Two-Year Follow-Up After Endovascular Therapy of Superficial Femoral Arteries with Retrograde Popliteal Approach: Single-Center Experience
Keywords:Endovascular treatment, retrograde popliteal access, superficial femoral artery, long term patenc
Objective: Popliteal artery puncture, which makes possible the use of lower profile sheaths and devices, has gained popularity as an alternative to the antegrade approach, due to the reduction in vascular complications at the access site. The present study aimed to analyze the safety of the procedure and long-term patency of the superficial femoral artery (SFA) and popliteal artery (PA) and in subjects undergoing recanalization with the popliteal retrograde approach.
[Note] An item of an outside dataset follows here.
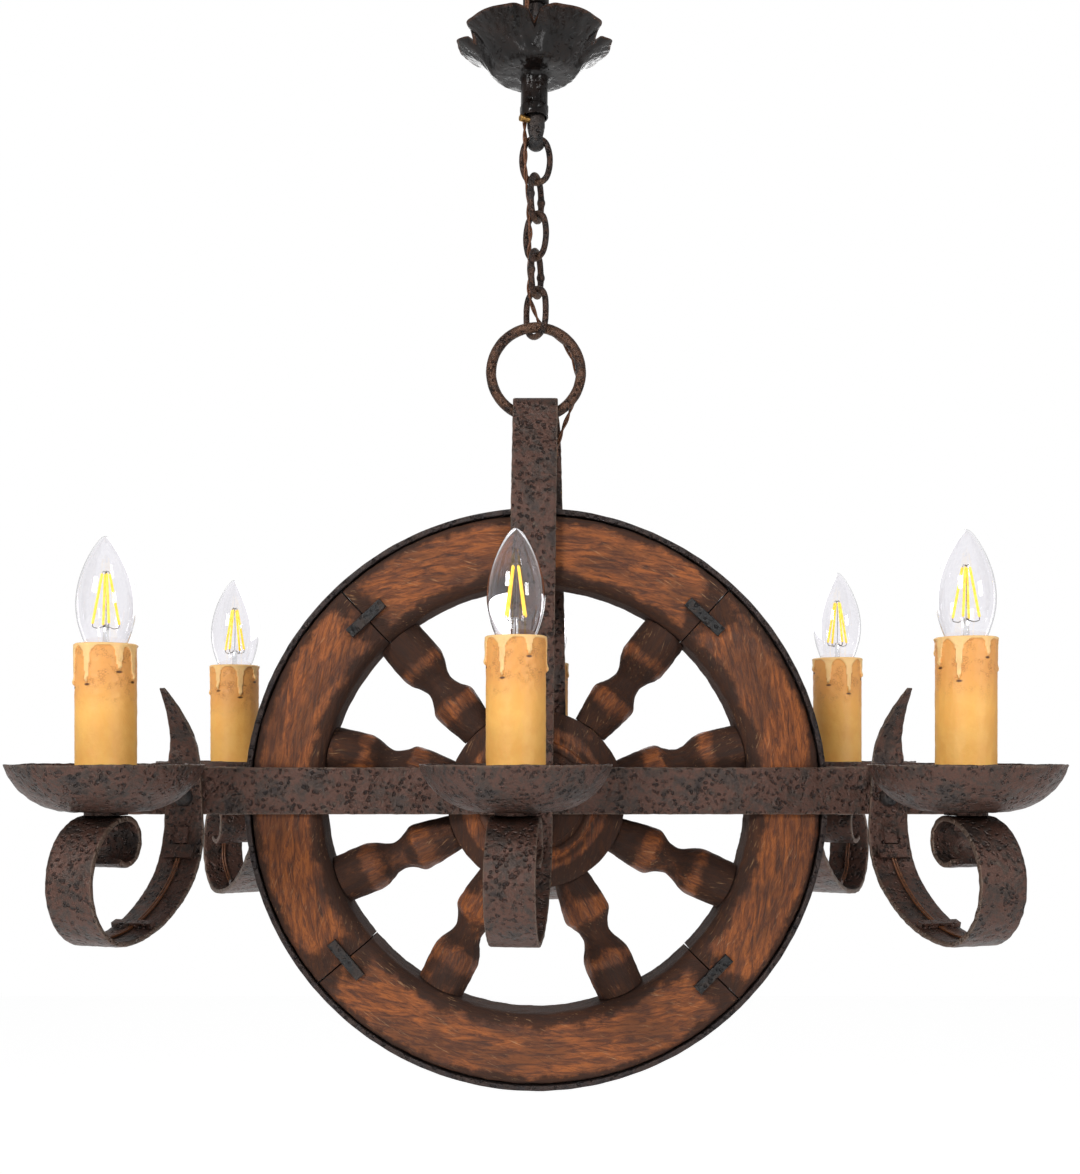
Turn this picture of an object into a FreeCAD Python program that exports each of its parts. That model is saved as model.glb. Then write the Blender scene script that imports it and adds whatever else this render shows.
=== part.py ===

Methods: Forty-three subjects, who underwent endovascular therapy (EVT) of the SFA or PA with retrograde popliteal approach, were enrolled in this retrospective study. The decision for the retrograde approach was made according to pre-intervention CT angiography results (severe calcification and relatively long CTO segment) in 20 of the subjects. The remaining 23 subjects underwent SFA or PA recanalization with the retrograde approach, due to failed antegrade recanalization attempt. All patients underwent color duplex ultrasound at the first, sixth, 12th, and 24th months to determine patency. The rate of procedural complications, including hematoma, bleeding, and distal embolism, were recorded for all subjects.
Results: Technical success was achieved in all cases. Access site complications, including hematoma and bleeding, were observed in 2 subjects (4.66%). Transfusion or surgical treatments were not required in any cases with access site complications. The acute success rate was defined as the recovery of good blood flow evaluated by angiography after EVT was 100%. Distal embolization, which did not cause any limitations in distal flow, occurred in 1 subject (2.33%). Ankle-brachial index (ABI) calculated at 1 month post-intervention was significantly higher than pre-intervention ABI [0.9 (0.59 - 1.3) versus 0.7 (0.4 - 1.1), P < .001]. Patency rates, as determined by ultrasonographic assessment at post-interventional first, sixth, 12th, and 24th months, were 100%, 95.34%, 88.37%, and 86.04%, respectively.
Conclusion: Our findings demonstrate that retrograde popliteal artery puncture can be used as a safe and effective technique for recanalization of SFA and PA stenosis and occlusions. The retrograde popliteal approach provides excellent long-term primary patency rates.